British History Online website. A note on Greville´s husband is found in Stogdon (Sanders), who mentions Greville and her husband having a son and cites the husband´s contemporary memorial notices. These last indicate that, although he remarried after Greville´s death, he only had that one child. William was therefore Greville´s son.

[3] On Lady Caroline Greville, see Cracroft’s Peerage, ‘Warwick Earl of (GB, 1759)’; also (confirming her non-married status), Sarah Spencer, Lady (afterwards Lady Lyttelton), Correspondence of Sarah Spencer, Lady Lyttelton, 1787-1870, edited by her great-granddaughter, the Hon. Mrs. Hugh Wyndham (London 1912), 118 n.4.
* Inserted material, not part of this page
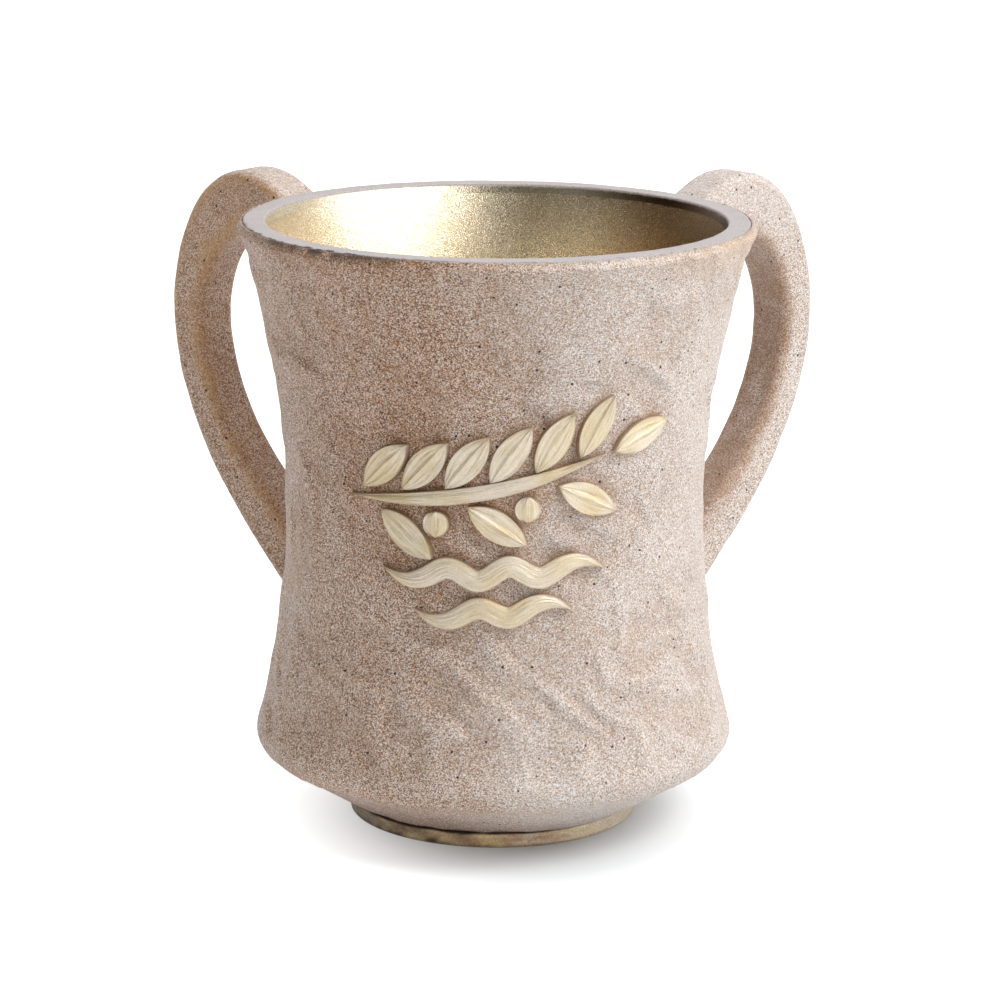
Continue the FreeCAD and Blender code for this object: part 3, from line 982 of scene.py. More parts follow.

[4] On Caroline’s father, see Matthew Kilburn, ‘Greville, George, second earl of Warwick and second Earl Brooke (1746–1816)’, in Oxford Dictionary of National Biography online (henceforth ODNB) (published 25 September 2014); see also Michael P. Cooper, ‘Greville, Charles Francis (1749–1809)’, ODNB online (published 25 September 2014); and Geoffrey V. Morson, ‘Hamilton, Sir William (1731–1803)’, ODNB online (published 25 September 2014). On Caroline’s grandfather (Louisa Augusta’s father), Francis Greville, first earl of Warwick (1719–1773), see Kilburn (above). For more family artistic connections see Stogdon (Sanders).

[5] On Angelo Collen Hayter see ‘Hayter, Angelo Collen’, Benezit Dictionary of Artists (published 31 October 2011); also Barbara Coffey Bryant, ‘Hayter, Sir George (1792–1871)’, ODNB online (published 17 September 2015).